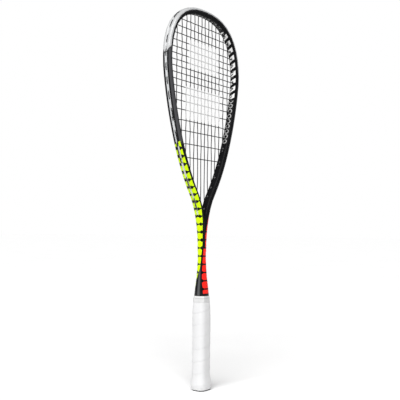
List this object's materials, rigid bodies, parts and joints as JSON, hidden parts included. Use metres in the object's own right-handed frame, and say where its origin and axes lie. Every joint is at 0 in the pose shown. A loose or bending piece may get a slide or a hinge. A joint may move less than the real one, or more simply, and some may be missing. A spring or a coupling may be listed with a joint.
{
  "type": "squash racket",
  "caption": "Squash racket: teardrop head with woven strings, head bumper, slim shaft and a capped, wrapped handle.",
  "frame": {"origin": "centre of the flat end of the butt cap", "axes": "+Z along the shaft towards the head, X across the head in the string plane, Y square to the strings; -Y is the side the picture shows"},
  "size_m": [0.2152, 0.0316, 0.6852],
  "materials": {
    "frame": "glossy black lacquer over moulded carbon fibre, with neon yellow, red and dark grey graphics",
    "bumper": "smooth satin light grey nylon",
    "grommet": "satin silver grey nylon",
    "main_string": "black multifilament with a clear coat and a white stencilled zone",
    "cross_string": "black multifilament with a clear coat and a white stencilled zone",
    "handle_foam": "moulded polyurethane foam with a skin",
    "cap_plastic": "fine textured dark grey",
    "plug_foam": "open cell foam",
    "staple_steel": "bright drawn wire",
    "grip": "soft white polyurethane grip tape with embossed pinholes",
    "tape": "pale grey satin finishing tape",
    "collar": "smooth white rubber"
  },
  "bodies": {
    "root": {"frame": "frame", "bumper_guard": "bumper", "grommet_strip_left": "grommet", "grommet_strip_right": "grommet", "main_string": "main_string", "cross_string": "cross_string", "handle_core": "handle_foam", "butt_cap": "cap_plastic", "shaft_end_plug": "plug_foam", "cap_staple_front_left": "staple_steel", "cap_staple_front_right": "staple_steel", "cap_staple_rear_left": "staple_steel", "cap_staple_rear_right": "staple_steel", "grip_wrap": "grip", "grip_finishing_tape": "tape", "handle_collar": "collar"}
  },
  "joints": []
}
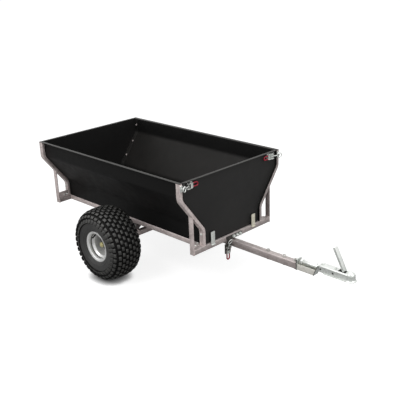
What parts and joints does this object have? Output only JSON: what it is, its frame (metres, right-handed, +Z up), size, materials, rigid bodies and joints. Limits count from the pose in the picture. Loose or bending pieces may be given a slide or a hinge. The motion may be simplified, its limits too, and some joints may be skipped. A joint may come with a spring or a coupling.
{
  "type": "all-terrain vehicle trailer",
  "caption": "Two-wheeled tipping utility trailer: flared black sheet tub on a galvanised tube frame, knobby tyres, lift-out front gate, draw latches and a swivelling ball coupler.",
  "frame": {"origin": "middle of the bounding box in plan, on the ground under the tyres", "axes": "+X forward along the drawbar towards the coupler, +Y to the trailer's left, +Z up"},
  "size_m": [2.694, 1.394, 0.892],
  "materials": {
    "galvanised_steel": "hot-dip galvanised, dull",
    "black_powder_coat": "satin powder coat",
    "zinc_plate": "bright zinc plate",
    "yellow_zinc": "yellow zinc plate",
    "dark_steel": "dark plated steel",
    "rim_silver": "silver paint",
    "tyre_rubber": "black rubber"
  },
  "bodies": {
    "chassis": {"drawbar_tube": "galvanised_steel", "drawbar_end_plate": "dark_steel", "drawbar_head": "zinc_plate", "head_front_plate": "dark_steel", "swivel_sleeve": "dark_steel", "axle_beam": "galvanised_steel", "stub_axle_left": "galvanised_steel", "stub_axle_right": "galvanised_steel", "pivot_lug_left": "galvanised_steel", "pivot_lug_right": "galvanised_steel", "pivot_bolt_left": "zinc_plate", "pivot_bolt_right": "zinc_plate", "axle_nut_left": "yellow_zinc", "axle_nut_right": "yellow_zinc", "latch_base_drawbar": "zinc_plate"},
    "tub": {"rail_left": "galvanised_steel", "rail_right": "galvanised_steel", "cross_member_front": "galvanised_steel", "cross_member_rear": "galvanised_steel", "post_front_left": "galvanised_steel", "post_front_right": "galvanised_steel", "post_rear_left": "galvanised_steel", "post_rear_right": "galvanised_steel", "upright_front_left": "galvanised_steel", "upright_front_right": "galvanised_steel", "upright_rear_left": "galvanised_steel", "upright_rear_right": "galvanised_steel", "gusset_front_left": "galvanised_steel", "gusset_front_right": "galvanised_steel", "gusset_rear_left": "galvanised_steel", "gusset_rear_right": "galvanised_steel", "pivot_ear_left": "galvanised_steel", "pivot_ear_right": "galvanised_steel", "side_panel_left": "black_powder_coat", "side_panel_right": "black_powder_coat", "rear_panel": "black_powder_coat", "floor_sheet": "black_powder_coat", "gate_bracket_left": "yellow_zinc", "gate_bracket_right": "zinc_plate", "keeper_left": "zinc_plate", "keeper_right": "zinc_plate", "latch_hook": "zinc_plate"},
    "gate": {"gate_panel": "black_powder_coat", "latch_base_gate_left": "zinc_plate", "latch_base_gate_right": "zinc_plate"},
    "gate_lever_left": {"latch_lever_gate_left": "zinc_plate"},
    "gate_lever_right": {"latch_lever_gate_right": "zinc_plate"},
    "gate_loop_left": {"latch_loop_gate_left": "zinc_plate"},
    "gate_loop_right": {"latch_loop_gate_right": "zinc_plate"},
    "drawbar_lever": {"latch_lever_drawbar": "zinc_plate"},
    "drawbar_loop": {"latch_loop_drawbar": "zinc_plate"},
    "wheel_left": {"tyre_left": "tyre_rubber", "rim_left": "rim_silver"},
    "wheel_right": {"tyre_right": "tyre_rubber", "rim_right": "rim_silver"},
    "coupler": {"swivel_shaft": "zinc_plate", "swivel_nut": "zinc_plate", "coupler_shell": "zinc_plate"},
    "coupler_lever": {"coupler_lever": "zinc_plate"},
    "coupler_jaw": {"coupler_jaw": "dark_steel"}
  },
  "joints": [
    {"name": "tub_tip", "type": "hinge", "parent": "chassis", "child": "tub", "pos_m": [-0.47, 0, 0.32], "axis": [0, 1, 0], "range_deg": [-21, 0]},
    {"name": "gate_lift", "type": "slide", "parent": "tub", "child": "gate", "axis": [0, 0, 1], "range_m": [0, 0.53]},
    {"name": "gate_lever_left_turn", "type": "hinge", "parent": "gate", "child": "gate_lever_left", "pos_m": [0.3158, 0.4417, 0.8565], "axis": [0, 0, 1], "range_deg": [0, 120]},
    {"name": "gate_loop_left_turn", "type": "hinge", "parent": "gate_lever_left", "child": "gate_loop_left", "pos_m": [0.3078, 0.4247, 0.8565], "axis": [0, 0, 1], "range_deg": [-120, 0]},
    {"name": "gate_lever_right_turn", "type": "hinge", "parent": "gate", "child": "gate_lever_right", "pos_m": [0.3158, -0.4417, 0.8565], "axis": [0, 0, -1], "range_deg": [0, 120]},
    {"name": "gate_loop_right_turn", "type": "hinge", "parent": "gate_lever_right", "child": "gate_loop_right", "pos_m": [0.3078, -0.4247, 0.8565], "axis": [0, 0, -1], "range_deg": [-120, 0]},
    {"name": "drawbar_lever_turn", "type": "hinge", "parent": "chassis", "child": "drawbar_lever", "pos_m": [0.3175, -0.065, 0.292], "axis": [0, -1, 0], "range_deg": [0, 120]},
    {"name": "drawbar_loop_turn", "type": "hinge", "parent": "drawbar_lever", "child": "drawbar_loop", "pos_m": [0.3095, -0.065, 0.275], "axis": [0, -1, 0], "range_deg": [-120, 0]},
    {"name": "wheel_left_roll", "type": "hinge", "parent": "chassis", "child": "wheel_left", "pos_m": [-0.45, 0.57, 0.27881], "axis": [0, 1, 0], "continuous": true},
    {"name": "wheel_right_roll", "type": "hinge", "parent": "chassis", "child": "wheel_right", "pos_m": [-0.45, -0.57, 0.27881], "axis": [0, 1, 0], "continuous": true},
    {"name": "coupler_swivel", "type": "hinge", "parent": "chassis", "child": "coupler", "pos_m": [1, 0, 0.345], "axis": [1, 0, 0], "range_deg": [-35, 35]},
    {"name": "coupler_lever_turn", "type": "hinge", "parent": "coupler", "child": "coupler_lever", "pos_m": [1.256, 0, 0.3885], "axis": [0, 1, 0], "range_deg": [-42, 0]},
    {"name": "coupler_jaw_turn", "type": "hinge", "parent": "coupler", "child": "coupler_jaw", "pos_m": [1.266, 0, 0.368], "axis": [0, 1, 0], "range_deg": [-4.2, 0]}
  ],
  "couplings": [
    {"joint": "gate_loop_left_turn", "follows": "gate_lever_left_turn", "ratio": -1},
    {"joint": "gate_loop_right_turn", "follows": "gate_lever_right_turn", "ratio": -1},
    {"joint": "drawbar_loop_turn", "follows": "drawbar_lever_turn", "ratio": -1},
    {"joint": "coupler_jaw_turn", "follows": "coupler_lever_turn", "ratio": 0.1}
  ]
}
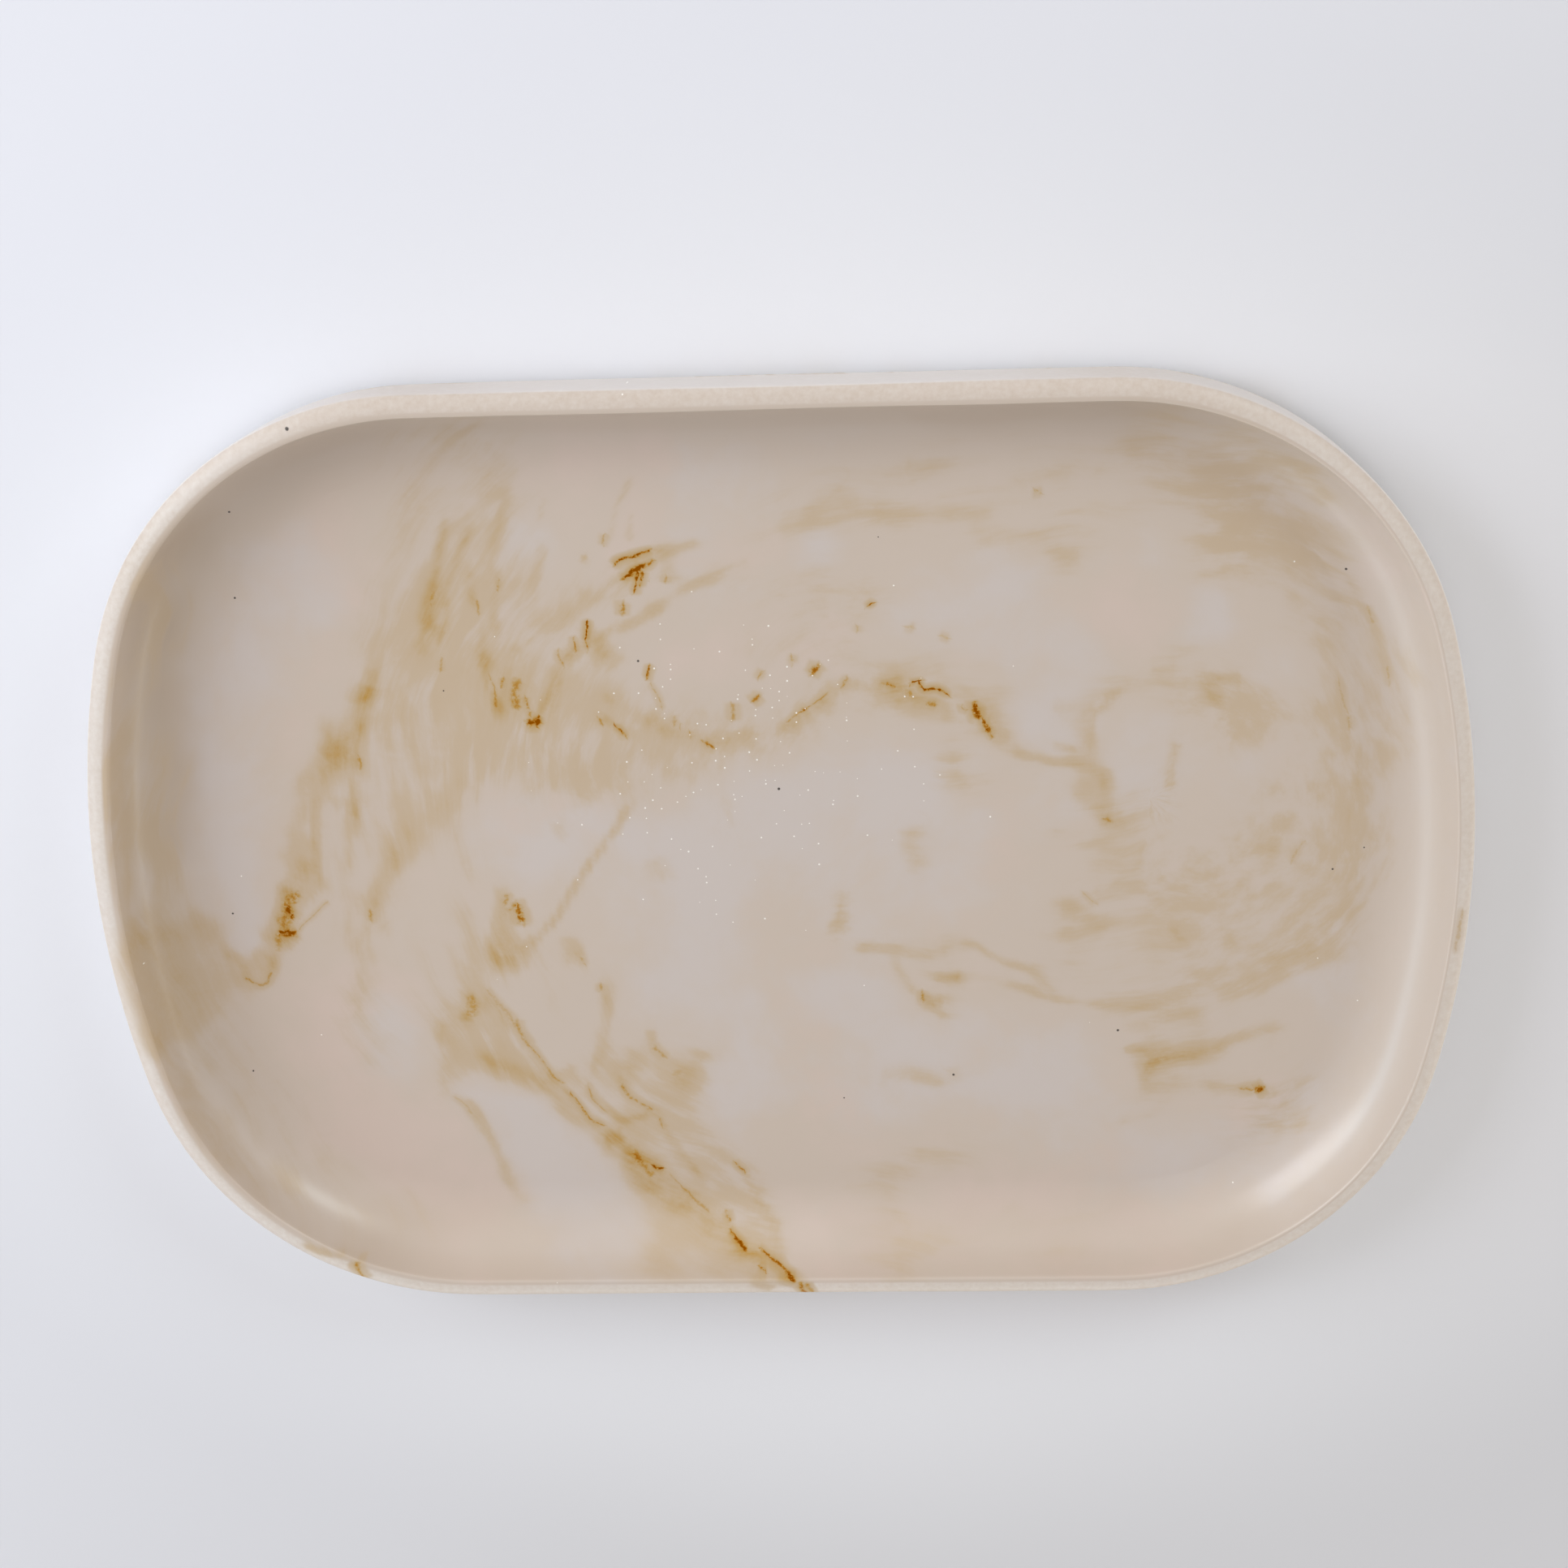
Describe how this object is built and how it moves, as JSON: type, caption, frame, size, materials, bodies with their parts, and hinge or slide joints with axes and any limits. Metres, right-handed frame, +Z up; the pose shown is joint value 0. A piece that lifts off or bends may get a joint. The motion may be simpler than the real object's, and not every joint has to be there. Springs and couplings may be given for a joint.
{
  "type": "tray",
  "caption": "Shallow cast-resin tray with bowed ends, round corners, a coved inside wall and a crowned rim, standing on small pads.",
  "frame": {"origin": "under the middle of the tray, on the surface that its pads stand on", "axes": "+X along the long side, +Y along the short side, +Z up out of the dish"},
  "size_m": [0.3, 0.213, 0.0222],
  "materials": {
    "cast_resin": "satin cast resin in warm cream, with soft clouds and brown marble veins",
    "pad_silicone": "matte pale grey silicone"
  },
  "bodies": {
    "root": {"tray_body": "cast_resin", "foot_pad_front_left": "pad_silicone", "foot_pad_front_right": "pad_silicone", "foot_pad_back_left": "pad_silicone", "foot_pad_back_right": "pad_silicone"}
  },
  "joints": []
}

----------

■ **Task details**:
Go through the material and select each line with the string "slide" in it.

■ **Written response**:
List this object's materials, rigid bodies, parts and joints as JSON, hidden parts included. Use metres in the object's own right-handed frame, and say where its origin and axes lie. Every joint is at 0 in the pose shown. A loose or bending piece may get a slide or a hinge. A joint may move less than the real one, or more simply, and some may be missing. A spring or a coupling may be listed with a joint.
What parts and joints does this object have? Output only JSON: what it is, its frame (metres, right-handed, +Z up), size, materials, rigid bodies and joints. Limits count from the pose in the picture. Loose or bending pieces may be given a slide or a hinge. The motion may be simplified, its limits too, and some joints may be skipped. A joint may come with a spring or a coupling.
    {"name": "gate_lift", "type": "slide", "parent": "tub", "child": "gate", "axis": [0, 0, 1], "range_m": [0, 0.53]},
Describe how this object is built and how it moves, as JSON: type, caption, frame, size, materials, bodies with their parts, and hinge or slide joints with axes and any limits. Metres, right-handed frame, +Z up; the pose shown is joint value 0. A piece that lifts off or bends may get a joint. The motion may be simpler than the real object's, and not every joint has to be there. Springs and couplings may be given for a joint.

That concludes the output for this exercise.